[Recorded data]
.....

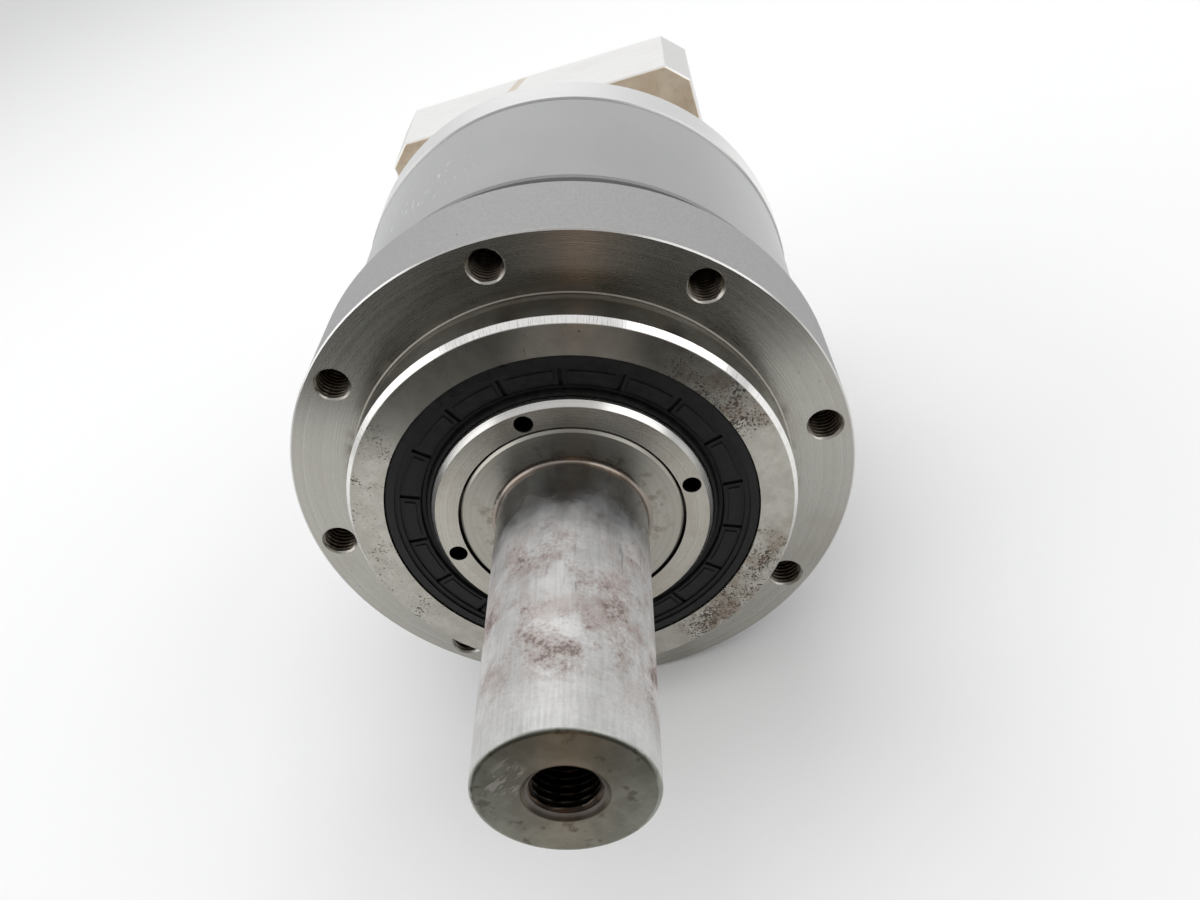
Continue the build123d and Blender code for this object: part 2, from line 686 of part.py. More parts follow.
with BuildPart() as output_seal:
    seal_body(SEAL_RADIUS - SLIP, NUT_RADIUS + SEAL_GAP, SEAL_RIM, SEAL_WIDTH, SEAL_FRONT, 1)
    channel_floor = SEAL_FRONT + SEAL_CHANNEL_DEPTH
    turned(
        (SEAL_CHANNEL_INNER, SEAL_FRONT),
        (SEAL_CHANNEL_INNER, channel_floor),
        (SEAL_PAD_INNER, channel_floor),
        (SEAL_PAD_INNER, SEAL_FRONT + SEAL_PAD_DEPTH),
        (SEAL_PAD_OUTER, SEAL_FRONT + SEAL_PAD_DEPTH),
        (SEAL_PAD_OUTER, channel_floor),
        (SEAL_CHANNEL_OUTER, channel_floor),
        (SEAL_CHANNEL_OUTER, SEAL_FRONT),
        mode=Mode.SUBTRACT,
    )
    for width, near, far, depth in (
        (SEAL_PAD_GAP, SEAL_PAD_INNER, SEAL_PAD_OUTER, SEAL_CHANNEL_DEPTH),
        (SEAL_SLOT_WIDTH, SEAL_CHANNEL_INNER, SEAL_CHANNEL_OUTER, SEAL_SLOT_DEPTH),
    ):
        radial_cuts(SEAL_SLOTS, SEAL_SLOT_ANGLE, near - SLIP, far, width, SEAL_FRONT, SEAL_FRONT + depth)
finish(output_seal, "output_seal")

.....

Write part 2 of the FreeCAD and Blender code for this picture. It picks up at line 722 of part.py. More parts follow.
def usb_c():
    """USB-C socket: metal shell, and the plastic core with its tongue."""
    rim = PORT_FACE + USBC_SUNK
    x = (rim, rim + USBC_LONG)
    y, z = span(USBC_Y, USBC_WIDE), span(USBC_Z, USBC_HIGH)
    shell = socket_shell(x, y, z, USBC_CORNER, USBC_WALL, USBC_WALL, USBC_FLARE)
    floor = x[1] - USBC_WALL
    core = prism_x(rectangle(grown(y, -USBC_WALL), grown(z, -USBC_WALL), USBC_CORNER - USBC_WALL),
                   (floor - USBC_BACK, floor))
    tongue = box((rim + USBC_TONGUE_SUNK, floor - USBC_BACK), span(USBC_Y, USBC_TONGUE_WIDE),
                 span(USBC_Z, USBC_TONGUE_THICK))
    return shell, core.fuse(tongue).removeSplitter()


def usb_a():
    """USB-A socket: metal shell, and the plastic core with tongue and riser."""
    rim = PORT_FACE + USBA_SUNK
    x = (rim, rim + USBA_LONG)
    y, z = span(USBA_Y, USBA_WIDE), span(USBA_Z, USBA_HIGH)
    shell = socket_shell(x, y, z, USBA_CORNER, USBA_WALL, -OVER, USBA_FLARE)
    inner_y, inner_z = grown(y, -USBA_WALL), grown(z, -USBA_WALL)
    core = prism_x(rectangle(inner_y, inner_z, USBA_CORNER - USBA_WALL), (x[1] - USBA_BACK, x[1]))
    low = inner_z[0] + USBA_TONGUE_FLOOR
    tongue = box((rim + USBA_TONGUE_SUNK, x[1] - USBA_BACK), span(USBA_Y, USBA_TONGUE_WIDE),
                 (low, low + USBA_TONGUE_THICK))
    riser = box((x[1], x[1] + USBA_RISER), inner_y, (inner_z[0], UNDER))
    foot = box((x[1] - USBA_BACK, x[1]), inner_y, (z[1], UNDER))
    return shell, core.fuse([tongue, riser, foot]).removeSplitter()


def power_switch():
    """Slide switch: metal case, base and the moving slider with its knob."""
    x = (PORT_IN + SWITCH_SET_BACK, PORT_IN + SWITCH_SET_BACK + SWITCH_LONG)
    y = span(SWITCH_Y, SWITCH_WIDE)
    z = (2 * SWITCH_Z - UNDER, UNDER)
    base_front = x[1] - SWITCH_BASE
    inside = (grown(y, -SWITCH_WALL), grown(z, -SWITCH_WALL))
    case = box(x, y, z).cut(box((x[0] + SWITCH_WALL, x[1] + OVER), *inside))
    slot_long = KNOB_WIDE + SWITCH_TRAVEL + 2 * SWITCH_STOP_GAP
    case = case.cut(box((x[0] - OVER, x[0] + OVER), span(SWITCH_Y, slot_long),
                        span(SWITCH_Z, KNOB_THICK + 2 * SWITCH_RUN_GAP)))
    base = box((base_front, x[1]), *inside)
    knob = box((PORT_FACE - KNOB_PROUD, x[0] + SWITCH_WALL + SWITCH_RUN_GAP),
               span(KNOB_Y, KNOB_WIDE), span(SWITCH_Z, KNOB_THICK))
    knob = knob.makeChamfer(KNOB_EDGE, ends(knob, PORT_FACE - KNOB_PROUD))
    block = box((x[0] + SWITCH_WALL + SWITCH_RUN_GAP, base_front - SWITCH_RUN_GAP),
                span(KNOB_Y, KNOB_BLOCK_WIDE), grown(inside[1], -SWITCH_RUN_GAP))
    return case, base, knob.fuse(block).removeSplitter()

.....

> _OBJECTIVE_: Copy out every line from the material above in which the word "parts" appears.

> _REPLY TO THE EXERCISE_:
Continue the build123d and Blender code for this object: part 2, from line 686 of part.py. More parts follow.
Write part 2 of the FreeCAD and Blender code for this picture. It picks up at line 722 of part.py. More parts follow.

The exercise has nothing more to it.